** START OF TASK DATA **
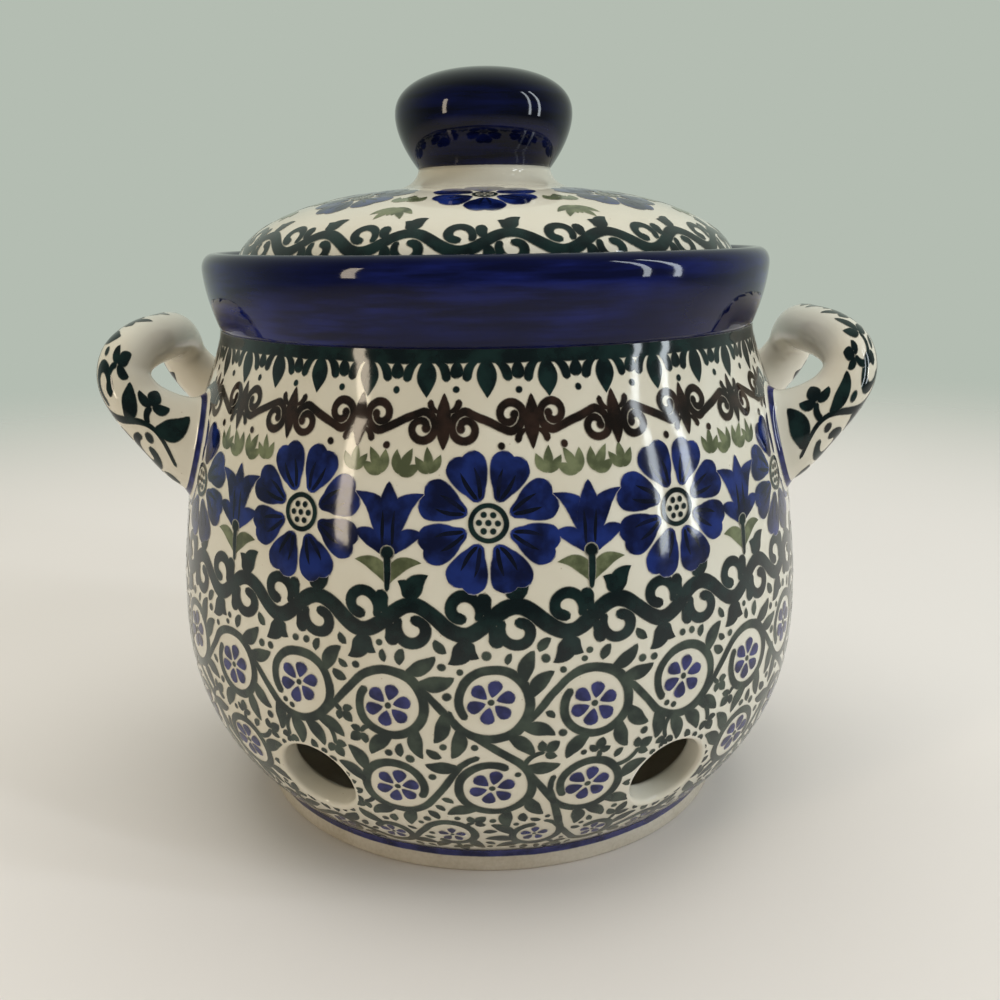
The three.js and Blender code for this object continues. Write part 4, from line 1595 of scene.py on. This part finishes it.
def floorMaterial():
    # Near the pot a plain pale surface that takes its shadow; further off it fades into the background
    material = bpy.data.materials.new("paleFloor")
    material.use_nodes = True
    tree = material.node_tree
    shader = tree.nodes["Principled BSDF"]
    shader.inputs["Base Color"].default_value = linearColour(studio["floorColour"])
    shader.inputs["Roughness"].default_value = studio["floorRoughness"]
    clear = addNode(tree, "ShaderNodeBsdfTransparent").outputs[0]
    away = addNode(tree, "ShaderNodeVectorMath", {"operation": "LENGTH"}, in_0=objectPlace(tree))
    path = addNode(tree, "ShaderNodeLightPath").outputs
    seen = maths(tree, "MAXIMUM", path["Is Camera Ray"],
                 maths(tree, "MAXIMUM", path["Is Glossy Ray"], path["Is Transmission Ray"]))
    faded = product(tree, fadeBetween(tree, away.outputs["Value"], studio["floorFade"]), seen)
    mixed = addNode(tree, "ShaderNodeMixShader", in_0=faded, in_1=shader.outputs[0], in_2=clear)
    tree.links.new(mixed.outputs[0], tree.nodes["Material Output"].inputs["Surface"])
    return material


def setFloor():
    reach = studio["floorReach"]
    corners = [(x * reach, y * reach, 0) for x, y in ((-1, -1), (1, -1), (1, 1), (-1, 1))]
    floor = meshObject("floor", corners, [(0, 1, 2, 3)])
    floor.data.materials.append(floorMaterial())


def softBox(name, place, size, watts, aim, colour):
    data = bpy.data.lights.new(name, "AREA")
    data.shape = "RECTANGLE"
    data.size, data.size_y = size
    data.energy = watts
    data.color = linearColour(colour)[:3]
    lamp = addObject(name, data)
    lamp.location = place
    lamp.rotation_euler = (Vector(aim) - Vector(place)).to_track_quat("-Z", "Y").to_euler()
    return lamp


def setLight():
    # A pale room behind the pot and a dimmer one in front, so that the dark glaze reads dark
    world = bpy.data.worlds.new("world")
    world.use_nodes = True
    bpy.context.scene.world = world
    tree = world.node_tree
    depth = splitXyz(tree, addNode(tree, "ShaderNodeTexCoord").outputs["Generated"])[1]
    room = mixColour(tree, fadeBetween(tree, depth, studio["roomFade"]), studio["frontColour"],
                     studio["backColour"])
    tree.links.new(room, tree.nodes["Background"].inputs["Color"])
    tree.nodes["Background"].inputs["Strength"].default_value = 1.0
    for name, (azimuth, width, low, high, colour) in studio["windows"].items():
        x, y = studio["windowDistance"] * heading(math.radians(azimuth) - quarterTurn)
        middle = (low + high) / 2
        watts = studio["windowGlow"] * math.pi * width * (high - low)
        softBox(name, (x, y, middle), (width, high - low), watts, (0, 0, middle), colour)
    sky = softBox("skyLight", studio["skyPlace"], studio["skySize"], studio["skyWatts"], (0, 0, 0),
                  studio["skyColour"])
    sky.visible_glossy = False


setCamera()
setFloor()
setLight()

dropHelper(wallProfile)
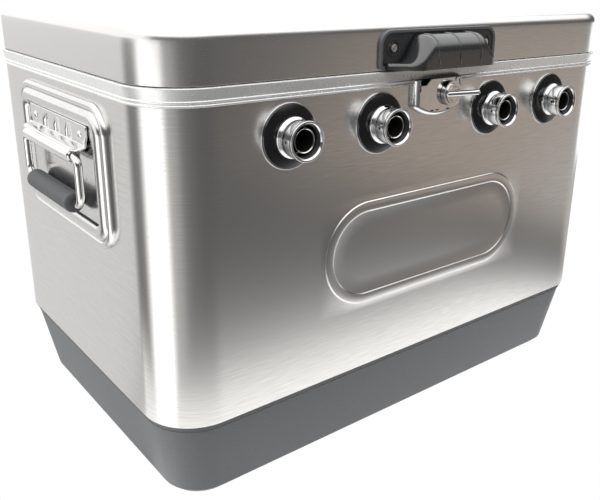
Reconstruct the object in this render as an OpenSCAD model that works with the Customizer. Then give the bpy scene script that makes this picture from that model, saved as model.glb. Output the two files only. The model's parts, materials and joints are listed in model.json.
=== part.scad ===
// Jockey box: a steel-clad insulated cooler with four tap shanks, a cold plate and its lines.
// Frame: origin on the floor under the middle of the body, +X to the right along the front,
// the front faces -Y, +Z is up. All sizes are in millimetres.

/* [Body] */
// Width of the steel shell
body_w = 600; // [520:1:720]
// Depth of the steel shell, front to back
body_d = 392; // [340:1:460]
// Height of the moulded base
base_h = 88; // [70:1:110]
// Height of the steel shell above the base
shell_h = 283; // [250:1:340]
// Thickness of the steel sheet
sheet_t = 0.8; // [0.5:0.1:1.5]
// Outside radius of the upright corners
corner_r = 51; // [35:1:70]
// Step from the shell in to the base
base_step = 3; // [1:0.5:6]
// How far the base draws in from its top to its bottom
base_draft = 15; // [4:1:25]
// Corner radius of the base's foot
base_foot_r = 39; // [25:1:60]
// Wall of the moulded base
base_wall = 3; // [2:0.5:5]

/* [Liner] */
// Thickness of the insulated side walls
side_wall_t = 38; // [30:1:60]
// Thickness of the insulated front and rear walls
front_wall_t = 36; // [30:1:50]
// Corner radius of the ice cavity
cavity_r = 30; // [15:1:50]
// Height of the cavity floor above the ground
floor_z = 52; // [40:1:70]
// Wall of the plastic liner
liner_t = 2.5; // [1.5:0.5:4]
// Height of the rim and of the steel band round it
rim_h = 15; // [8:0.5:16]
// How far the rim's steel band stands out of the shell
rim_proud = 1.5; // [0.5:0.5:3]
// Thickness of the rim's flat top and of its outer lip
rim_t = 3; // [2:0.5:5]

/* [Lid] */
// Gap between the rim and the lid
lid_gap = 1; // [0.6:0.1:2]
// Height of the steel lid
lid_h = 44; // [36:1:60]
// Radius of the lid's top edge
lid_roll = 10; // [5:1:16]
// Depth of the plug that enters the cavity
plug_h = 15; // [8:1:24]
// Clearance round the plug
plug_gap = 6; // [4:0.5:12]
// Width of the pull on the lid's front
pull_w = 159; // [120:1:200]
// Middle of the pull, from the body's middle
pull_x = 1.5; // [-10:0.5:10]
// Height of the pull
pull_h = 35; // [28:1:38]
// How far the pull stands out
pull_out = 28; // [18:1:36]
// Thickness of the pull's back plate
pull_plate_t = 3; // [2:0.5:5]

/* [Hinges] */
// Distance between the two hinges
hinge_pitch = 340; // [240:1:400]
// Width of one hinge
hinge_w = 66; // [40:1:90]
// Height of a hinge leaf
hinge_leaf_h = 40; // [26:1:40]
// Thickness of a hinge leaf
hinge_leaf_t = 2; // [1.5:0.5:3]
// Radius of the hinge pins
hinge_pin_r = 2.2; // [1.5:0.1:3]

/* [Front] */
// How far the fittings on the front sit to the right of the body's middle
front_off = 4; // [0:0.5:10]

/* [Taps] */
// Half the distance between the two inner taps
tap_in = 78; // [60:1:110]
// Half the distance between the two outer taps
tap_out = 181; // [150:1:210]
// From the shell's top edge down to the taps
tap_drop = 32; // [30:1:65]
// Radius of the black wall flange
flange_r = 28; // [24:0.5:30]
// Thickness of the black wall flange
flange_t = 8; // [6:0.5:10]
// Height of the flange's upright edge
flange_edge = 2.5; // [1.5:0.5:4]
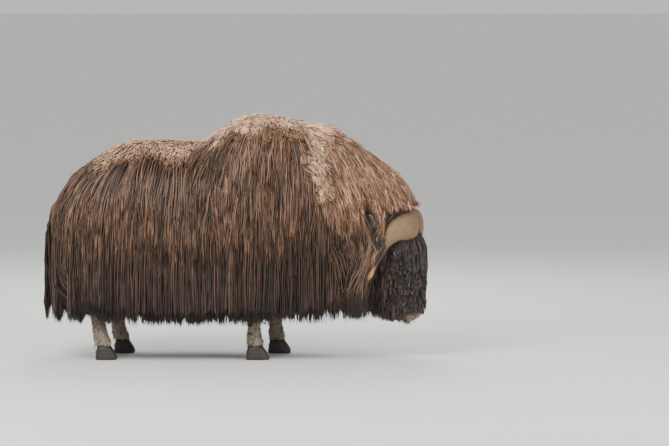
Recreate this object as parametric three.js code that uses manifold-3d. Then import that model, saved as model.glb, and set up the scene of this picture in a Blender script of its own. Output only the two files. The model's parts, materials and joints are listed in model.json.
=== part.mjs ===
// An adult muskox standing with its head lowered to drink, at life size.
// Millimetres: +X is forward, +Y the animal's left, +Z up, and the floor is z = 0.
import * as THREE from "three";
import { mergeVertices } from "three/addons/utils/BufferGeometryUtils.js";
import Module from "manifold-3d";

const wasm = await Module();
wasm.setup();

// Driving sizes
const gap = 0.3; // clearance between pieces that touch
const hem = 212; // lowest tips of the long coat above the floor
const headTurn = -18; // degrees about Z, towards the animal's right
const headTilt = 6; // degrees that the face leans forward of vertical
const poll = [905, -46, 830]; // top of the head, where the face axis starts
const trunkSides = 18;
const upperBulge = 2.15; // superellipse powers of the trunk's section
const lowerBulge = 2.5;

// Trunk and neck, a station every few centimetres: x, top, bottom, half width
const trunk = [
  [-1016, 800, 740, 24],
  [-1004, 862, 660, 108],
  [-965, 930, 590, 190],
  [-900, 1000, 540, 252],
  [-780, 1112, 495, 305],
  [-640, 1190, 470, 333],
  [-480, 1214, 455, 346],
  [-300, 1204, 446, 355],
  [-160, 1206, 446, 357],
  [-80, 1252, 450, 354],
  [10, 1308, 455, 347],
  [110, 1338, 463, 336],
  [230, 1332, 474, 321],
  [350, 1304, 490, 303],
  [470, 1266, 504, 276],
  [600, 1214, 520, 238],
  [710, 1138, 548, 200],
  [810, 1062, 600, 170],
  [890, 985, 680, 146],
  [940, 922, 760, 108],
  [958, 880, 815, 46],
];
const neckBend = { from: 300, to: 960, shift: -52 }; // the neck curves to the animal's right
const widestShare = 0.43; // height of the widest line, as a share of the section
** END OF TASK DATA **
TO DO ::
Across the entries, how many lines contain "import"? Reply with the number only.

TASK RESPONSE ::
4